In these earlier posts, we had proposed that "2 GPHM" be the minimum gas savings allowable in a CFC trade in, thereby ensuring that new cars cover the emissions from their production. The original Feinstein/Collins/Irael bill called for efficiency gains that would have met this standard. However, the final June bill had MPG improvements that fell far short of saving 2 gallons per hundred miles. If car buyers had simply met the minimum MPG improvements in the final bill, the program would have failed as a CO2 reduction policy.

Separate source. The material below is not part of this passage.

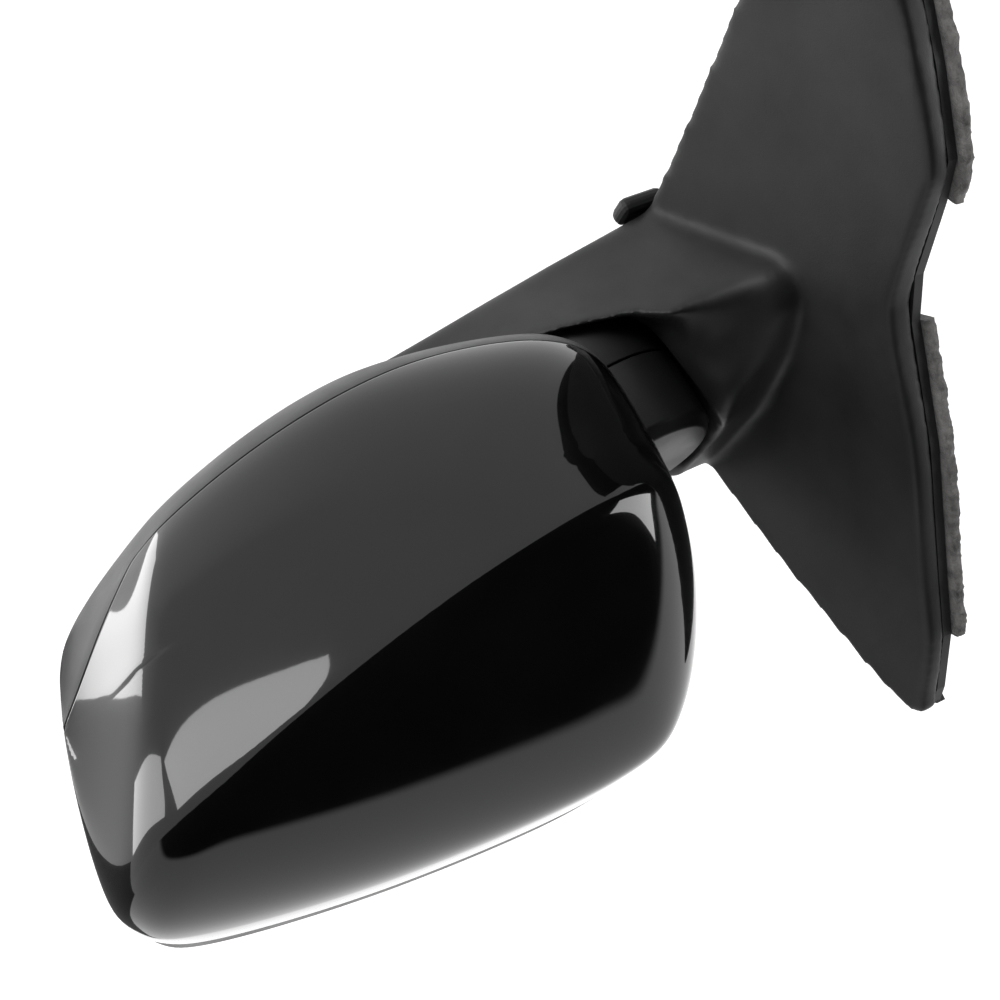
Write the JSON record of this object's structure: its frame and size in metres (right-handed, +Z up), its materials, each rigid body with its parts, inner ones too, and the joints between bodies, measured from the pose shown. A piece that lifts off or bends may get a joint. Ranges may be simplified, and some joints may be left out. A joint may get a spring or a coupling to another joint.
{
  "type": "car side mirror",
  "caption": "Left-hand car door mirror: painted cap over a textured housing, folding on a sprung neck above a triangular sail and foot, with a powered, heated tilting glass.",
  "frame": {"origin": "on the door's skin plane (X = 0), on the face of the rear door boss beside its screw hole", "axes": "+X out from the door, -Y towards the front of the car, +Z up; the glass faces +Y"},
  "size_m": [0.3286, 0.2886, 0.2427],
  "materials": {
    "paint": "high gloss black paint over moulded plastic",
    "textured_plastic": "finely textured black plastic",
    "inner_plastic": "plain moulded black plastic",
    "cast_alloy": "die cast",
    "steel": "zinc plated",
    "foam": "closed-cell grey foam",
    "rubber": "soft black rubber",
    "nylon": "natural nylon",
    "brass": "turned",
    "mirror": "silvered",
    "foil": "printed heater foil"
  },
  "bodies": {
    "root": {"sail_foot": "textured_plastic", "base_frame": "cast_alloy", "back_plate": "inner_plastic", "gasket_upper": "foam", "gasket_lower": "foam", "foot_undertray": "textured_plastic", "tray_screw_1": "steel", "tray_screw_2": "steel", "rear_lug": "textured_plastic", "cable_grommet": "rubber", "locating_peg": "inner_plastic", "edge_clip": "inner_plastic", "detent_ring_lower": "steel", "spring_washer": "steel", "spring_clip": "steel"},
    "head": {"cap": "paint", "lower_housing": "textured_plastic", "neck_collar": "textured_plastic", "neck_cover": "textured_plastic", "neck_seal": "rubber", "head_frame": "inner_plastic", "detent_ring_upper": "steel", "pivot_spring": "steel", "actuator_case": "inner_plastic", "actuator_lid": "inner_plastic", "actuator_screw_1": "steel", "actuator_screw_2": "steel", "actuator_screw_3": "steel", "motor_tilt": "steel", "motor_pan": "steel"},
    "gimbal": {"gimbal_ring": "nylon"},
    "glass": {"glass_carrier": "inner_plastic", "heater_pad": "foil", "mirror_glass": "mirror", "glass_bezel": "textured_plastic"},
    "plunger_tilt": {"plunger_tilt": "nylon"},
    "plunger_pan": {"plunger_pan": "nylon"},
    "screw_gear_tilt": {"screw_gear_tilt": "nylon"},
    "screw_gear_pan": {"screw_gear_pan": "nylon"},
    "worm_tilt": {"worm_tilt": "brass"},
    "worm_pan": {"worm_pan": "brass"}
  },
  "joints": [
    {"name": "fold", "type": "hinge", "parent": "root", "child": "head", "pos_m": [0.074, -0.012, 0.03], "axis": [0, 0, 1], "range_deg": [-15, 45]},
    {"name": "glass_tilt", "type": "hinge", "parent": "head", "child": "gimbal", "pos_m": [0.19517, 0.02398, 0.074], "axis": [0.9781, 0.2079, 0], "range_deg": [-8, 8]},
    {"name": "glass_pan", "type": "hinge", "parent": "gimbal", "child": "glass", "pos_m": [0.19517, 0.02398, 0.074], "axis": [0, 0, 1], "range_deg": [-8, 8]},
    {"name": "plunger_tilt_slide", "type": "slide", "parent": "head", "child": "plunger_tilt", "axis": [-0.2079, 0.9781, 0], "range_m": [-0.0038, 0.0038]},
    {"name": "screw_gear_tilt_spin", "type": "hinge", "parent": "head", "child": "screw_gear_tilt", "pos_m": [0.19881, 0.00686, 0.101], "axis": [-0.2079, 0.9781, 0], "range_deg": [-230, 230]},
    {"name": "worm_tilt_spin", "type": "hinge", "parent": "head", "child": "worm_tilt", "pos_m": [0.18516, 0.00396, 0.1], "axis": [0, 0, 1], "range_deg": [-1840, 1840]},
    {"name": "plunger_pan_slide", "type": "slide", "parent": "head", "child": "plunger_pan", "axis": [-0.2079, 0.9781, 0], "range_m": [-0.0038, 0.0038]},
    {"name": "screw_gear_pan_spin", "type": "hinge", "parent": "head", "child": "screw_gear_pan", "pos_m": [0.22522, 0.01247, 0.074], "axis": [-0.2079, 0.9781, 0], "range_deg": [-230, 230]},
    {"name": "worm_pan_spin", "type": "hinge", "parent": "head", "child": "worm_pan", "pos_m": [0.22424, 0.01227, 0.06005], "axis": [0.9781, 0.2079, 0], "range_deg": [-1840, 1840]}
  ],
  "couplings": [
    {"joint": "plunger_tilt_slide", "follows": "glass_tilt", "m_per_rad": -0.027},
    {"joint": "screw_gear_tilt_spin", "follows": "glass_tilt", "ratio": 28.274},
    {"joint": "worm_tilt_spin", "follows": "glass_tilt", "ratio": 226.19},
    {"joint": "plunger_pan_slide", "follows": "glass_pan", "m_per_rad": 0.027},
    {"joint": "screw_gear_pan_spin", "follows": "glass_pan", "ratio": 28.274},
    {"joint": "worm_pan_spin", "follows": "glass_pan", "ratio": 226.19}
  ]
}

The good news--the great news--is that car buyers have been happy to ditch their inefficient vehicles (60% of those traded in have been trucks and SUVS) for much more efficient vehicles that have yielded significant savings in gas. Here is a link to the top 10 sellers, listed with gallons per 100 miles. Thus, Feinstein and Collins have praised what car buyers have done with this opportunity and are supporting the extension.

The bottom line: CO2 has been reduced. This new fleet will cover its own carbon debt as long as it replaces 35,000 miles that would have been driven in the old vehicles. If the old car would not have made it 35,000 miles, CO2 has been reduced if CFC has encouraged car buyers to improve their MPG by more than they would have without the voucher.